Directions: Set down exactly the lines of the listing below, please, beginning with the first and ending with the line that holds "return widest, rings".
++++++++++++++++++++
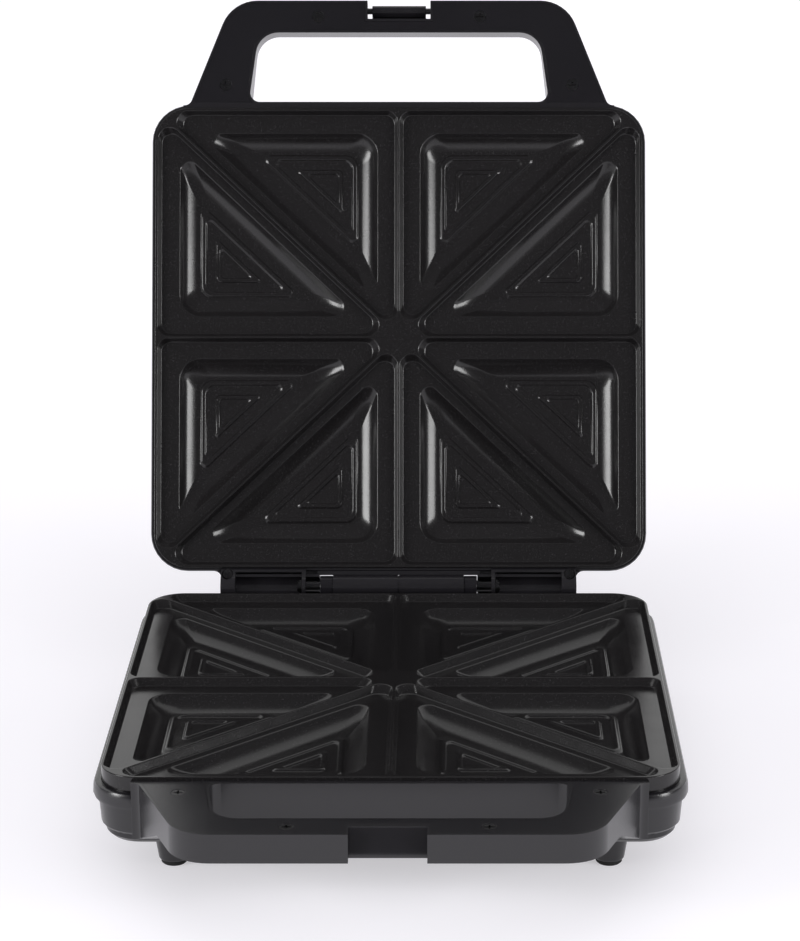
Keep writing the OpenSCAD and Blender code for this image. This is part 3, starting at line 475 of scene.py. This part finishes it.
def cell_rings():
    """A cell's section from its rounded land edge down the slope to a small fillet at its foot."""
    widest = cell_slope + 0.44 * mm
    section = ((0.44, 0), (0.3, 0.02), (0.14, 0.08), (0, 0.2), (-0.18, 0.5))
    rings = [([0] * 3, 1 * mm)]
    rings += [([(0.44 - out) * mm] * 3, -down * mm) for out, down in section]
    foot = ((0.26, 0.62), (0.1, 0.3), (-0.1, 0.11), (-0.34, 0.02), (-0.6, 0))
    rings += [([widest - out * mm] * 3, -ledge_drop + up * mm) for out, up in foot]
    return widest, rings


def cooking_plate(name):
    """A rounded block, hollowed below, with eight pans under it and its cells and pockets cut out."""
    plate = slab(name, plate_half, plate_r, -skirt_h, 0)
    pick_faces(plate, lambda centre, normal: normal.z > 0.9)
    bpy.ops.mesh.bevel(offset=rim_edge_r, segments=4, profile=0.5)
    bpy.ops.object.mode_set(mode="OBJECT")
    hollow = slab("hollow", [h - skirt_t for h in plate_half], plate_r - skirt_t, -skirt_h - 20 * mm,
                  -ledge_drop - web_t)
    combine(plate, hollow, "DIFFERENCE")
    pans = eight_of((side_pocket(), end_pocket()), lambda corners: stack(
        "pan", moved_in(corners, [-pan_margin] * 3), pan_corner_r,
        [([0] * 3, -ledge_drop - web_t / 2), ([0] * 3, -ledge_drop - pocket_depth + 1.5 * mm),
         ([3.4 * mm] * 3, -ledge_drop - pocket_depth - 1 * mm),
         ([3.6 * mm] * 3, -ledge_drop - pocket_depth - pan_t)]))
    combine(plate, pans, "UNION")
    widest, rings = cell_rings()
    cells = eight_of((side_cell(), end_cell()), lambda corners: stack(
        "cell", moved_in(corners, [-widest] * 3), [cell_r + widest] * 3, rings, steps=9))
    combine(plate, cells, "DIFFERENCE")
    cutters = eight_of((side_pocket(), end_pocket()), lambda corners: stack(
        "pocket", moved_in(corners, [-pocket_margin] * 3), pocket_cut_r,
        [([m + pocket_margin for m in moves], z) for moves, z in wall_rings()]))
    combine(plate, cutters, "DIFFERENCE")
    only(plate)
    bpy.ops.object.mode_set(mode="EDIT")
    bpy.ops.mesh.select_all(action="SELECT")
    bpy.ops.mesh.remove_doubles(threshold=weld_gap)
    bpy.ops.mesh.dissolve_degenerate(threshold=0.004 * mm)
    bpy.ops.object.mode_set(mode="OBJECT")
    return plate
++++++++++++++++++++
Worked answer:
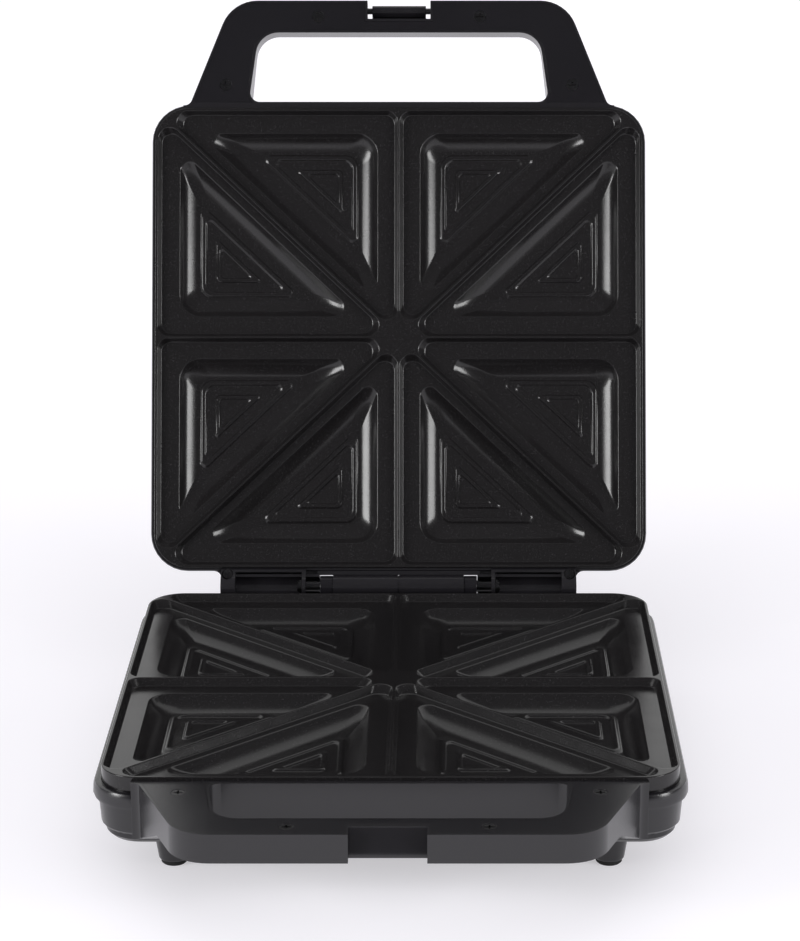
Keep writing the OpenSCAD and Blender code for this image. This is part 3, starting at line 475 of scene.py. This part finishes it.
def cell_rings():
    """A cell's section from its rounded land edge down the slope to a small fillet at its foot."""
    widest = cell_slope + 0.44 * mm
    section = ((0.44, 0), (0.3, 0.02), (0.14, 0.08), (0, 0.2), (-0.18, 0.5))
    rings = [([0] * 3, 1 * mm)]
    rings += [([(0.44 - out) * mm] * 3, -down * mm) for out, down in section]
    foot = ((0.26, 0.62), (0.1, 0.3), (-0.1, 0.11), (-0.34, 0.02), (-0.6, 0))
    rings += [([widest - out * mm] * 3, -ledge_drop + up * mm) for out, up in foot]
    return widest, rings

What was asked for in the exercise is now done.